2012年11月10日土曜日

[映画] 悪の教典

11月10日(土)夕方の回でみました。シネコン、最大のスクリーンが割り当てられており満員御礼期待だったみたいですが、残念ながらそこまでは混んでおらずといったところ。

三池崇史監督作品。当たりと外れが混在し、当たった時でも予想外の演出をされる印象。
本作の場合、なんとなく主人公の特異性が三池監督にマッチしていそうな予感があり、当たりを予想してました。

結果から言えば、当たり。要因は三池監督のハスミン愛でしょう。
原作は上巻でサバイバルゲームへの序章としての水面下の動きが描かれ、下巻途中からサバイバルゲームが描かれます。
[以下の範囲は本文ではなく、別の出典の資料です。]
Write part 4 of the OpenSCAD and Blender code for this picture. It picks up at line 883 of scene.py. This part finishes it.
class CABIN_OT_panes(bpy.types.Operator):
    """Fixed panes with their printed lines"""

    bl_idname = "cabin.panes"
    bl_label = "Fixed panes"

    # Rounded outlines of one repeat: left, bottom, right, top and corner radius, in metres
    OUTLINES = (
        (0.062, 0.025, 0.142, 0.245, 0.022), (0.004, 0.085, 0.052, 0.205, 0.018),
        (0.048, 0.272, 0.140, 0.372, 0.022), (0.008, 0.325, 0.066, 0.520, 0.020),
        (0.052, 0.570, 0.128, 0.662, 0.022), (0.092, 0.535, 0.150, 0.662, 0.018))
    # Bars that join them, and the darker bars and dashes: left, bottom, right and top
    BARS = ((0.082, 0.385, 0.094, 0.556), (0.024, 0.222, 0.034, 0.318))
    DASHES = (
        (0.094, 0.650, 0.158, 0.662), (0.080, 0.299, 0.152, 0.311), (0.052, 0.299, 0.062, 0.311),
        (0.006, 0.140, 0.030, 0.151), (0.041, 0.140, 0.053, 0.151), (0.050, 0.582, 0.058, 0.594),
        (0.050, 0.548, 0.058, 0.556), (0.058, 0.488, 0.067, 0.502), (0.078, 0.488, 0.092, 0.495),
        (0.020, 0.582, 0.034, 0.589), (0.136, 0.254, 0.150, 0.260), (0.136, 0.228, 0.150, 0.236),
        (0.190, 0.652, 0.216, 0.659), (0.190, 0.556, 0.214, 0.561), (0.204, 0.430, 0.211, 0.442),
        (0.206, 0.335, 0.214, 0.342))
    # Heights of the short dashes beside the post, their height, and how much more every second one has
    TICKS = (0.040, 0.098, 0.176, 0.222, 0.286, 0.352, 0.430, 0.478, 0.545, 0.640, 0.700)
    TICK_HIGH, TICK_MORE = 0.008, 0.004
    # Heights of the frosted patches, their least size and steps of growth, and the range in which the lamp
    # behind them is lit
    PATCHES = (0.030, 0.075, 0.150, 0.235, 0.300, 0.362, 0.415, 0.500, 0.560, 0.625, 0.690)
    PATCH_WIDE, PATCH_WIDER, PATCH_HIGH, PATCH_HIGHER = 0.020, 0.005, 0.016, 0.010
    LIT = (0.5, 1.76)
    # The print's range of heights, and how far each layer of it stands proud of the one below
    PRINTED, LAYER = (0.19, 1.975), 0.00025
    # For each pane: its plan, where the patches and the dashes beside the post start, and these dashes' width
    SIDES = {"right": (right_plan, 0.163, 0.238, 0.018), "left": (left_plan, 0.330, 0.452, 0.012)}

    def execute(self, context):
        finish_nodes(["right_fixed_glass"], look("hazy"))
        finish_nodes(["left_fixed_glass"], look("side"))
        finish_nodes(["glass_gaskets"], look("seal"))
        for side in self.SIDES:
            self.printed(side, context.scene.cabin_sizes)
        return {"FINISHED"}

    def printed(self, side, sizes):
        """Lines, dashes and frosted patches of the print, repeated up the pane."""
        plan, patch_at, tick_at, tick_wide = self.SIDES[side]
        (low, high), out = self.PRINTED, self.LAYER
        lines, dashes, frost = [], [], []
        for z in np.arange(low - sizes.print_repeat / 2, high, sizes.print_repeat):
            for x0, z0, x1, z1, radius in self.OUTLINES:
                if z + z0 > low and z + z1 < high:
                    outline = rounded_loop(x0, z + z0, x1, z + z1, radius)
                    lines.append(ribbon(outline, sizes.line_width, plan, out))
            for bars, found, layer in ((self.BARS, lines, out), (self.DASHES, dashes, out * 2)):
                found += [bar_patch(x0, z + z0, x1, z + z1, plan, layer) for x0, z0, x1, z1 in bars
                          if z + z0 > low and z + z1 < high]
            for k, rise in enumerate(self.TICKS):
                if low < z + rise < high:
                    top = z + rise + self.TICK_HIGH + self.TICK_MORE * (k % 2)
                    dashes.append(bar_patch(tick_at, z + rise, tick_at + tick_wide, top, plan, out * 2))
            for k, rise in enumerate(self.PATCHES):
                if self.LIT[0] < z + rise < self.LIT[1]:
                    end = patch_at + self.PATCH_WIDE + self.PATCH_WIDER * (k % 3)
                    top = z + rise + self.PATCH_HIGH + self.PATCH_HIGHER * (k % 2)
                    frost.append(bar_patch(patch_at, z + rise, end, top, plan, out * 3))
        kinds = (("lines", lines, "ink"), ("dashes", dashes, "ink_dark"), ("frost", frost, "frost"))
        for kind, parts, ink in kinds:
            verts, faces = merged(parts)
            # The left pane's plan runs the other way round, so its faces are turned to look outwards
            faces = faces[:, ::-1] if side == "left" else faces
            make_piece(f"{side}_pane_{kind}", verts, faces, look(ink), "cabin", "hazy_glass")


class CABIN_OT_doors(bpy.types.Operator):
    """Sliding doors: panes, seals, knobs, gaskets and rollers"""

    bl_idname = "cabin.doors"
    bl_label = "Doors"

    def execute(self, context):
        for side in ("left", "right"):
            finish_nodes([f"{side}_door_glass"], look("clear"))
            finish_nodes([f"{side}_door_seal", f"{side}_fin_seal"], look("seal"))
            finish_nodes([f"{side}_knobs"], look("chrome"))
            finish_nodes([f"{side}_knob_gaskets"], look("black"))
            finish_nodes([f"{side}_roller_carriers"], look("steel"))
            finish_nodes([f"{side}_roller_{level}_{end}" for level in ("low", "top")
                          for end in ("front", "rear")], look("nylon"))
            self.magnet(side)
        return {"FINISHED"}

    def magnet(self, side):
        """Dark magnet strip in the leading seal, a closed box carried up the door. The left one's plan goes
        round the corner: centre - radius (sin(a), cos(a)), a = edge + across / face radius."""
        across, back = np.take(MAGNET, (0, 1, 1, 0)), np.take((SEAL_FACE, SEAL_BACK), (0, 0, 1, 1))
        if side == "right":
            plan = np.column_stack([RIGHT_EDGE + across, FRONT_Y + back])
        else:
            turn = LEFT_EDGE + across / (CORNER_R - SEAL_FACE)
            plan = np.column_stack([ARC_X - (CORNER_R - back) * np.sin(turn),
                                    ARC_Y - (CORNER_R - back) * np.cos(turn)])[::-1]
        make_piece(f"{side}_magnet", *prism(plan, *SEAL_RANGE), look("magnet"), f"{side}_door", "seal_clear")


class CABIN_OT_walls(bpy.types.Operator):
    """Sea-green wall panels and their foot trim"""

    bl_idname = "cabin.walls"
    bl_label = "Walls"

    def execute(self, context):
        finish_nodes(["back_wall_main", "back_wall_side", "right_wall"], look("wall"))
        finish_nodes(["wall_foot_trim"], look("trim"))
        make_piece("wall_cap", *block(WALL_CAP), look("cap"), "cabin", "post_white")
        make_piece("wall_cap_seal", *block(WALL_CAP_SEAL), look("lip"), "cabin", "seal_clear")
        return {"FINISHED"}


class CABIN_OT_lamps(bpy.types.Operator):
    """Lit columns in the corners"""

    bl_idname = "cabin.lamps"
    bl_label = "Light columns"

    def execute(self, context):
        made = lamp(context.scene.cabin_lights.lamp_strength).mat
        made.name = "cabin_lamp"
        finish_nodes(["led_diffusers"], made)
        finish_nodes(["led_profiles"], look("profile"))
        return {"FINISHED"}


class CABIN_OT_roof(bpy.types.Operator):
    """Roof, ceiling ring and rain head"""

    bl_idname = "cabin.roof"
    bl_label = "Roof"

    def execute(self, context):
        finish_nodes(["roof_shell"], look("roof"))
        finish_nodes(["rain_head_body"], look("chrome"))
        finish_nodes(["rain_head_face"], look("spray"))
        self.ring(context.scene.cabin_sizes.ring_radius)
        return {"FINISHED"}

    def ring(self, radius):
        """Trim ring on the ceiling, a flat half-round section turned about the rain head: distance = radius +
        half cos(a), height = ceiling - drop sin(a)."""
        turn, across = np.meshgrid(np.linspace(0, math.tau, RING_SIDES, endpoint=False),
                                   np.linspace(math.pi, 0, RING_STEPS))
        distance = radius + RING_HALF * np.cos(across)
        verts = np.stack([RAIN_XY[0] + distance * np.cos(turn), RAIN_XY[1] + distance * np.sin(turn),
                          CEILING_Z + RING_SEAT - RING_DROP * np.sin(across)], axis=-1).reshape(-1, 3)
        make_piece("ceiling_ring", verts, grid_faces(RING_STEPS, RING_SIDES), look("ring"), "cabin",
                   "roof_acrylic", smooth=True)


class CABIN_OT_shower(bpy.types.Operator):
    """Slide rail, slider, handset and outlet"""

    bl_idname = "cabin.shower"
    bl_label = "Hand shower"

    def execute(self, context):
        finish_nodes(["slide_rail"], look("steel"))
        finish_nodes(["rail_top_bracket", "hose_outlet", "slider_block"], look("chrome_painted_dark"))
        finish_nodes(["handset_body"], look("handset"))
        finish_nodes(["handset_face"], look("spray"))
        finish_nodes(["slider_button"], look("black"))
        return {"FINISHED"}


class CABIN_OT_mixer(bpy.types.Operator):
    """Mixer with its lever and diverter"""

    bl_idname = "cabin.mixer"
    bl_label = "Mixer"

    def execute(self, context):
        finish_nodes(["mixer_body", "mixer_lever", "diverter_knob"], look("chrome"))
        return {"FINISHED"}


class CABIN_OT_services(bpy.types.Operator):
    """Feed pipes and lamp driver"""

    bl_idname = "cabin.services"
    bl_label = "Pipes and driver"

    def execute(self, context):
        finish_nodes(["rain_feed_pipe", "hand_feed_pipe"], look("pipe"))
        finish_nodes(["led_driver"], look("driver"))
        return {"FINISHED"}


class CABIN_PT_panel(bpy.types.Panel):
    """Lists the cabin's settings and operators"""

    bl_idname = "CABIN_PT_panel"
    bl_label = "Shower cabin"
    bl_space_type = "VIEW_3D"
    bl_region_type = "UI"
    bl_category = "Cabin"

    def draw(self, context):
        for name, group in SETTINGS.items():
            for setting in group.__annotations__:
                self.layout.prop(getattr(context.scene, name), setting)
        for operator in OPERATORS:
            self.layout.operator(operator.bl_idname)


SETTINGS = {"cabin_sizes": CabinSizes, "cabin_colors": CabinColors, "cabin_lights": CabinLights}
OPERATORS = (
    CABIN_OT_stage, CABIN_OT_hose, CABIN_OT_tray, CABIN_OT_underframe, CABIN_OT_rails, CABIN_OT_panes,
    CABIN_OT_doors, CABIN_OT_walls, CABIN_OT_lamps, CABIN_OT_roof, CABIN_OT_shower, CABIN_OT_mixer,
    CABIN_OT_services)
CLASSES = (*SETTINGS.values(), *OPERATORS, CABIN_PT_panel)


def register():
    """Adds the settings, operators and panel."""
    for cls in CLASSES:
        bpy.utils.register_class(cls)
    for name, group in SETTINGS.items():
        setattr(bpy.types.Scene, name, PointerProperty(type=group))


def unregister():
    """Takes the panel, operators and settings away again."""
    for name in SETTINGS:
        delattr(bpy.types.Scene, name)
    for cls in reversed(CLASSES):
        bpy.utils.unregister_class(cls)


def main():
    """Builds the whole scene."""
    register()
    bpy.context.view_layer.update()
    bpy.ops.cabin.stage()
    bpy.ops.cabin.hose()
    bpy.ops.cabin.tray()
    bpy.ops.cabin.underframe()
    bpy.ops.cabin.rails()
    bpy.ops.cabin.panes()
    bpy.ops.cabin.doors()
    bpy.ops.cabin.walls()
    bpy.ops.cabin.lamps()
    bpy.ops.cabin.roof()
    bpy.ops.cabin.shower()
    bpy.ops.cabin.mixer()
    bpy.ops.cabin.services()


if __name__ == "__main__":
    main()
サバイバルゲームパート=バトルロワイヤルとの類似性は映画を終わった直後から聞こえてきましたが、これは原作がそもそもそういう作品なので当然かなと。
原作について言えば、正直傑作か問われると私は疑問です。これは「新世界より」の存在があっての事なのですが、あとは先ほど言及した、校内サバイバルものとしての傑作である「バトルロワイヤル」の存在があります。その類似性ついて言えば二番煎じは確か。
ただ本作は希代のサイコパス蓮見聖司を産み出したという一点において意義があると思う。
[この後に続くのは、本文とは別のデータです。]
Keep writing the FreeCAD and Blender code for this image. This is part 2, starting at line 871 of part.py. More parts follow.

映画は上巻の修学旅行や交通事故シーンはカットした事でサバイバルゲームパート突入の早さはストーリーの整理が出来ていて好印象。但し私は原作を読んでいるので、説明不足または荒い展開に見える人もいらっしゃる可能性はありそう。
サバイバルゲームシーンは散弾銃の連射。ただ弾込めしては発砲を繰り返しているのでそこで反撃をせず泣き叫んで撃たれるのを待つという描写だけ違和感。階段シーンも全員で駆け下りようとして全員を止められるかと言えばそれはないはず。但し先頭が撃たれる可能性はあり、これを誘導する人がいるか、暴走として実現されるのか。それとも映画のように撃たれるのを待つのか。生き残りに際してそこまで従順な人はいないと思うのですが、この点も原作が孕む弱点の一つなので言っても仕方が無い話ではあります。
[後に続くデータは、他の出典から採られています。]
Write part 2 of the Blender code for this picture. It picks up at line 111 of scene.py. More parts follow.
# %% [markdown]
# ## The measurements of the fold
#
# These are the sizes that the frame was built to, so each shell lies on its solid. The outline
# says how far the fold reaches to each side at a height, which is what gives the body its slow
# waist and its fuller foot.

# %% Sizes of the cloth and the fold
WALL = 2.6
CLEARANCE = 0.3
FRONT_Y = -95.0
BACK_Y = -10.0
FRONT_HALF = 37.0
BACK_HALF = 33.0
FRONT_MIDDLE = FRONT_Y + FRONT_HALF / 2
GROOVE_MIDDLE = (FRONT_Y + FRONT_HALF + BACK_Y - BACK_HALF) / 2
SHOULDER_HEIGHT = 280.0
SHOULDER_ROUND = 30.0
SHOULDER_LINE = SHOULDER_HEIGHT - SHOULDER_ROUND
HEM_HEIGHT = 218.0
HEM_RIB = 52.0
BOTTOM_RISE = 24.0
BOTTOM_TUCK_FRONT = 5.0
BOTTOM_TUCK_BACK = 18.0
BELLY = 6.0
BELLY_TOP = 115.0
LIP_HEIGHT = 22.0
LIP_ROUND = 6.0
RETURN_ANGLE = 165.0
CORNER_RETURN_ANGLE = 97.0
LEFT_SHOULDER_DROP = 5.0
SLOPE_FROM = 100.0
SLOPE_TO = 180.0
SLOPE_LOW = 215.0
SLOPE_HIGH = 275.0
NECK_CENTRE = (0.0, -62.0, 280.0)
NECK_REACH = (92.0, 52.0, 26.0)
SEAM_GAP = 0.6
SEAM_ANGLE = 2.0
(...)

本作の良い点は三池監督の悪ふざけというか悪趣味さが良い意味で主人公=蓮見聖司にマッチしていた事。末期の台詞が「東大」に対しての蓮見教諭の誤解した回答の酷い事。「究極超人あ〜る」の「灯台に入りたい」に似た駄洒落っぷりには呆れつつ心中爆笑でした。
映画が終わった後で文庫版「悪の教典」をチェックしたら下巻解説に三池監督登場。本作のハスミンを如何に愛しているか切々と説明されていました。まあ、これだけ思い入れがあったから、見事はまったんだろうなと思います。
最後の「To be continued」、原作は「悪の教典」しかなかったと思うのでこのあたりに三池監督の思い入れが見て取れます。

キャスティングについては伊藤英明=蓮見聖司ははまり役。その分高校生キャストはヒミズ組の染谷健太、二階堂文など最近の映画の高校生役ではまり役だった二人がセッティングされていたりと意外感がない人選。ただ本作の目的がハスミン愛だとすれば、高校生役は定評あるキャスティングを行ってうまく手抜きするのは確かにありでしょう。
何を入れて何を外すか、そのいった観点でみると映画作りとはどのような思考の産物か見えて来て面白い一作です。この意味で原作は読んでから見た方が楽しめるかなと思います。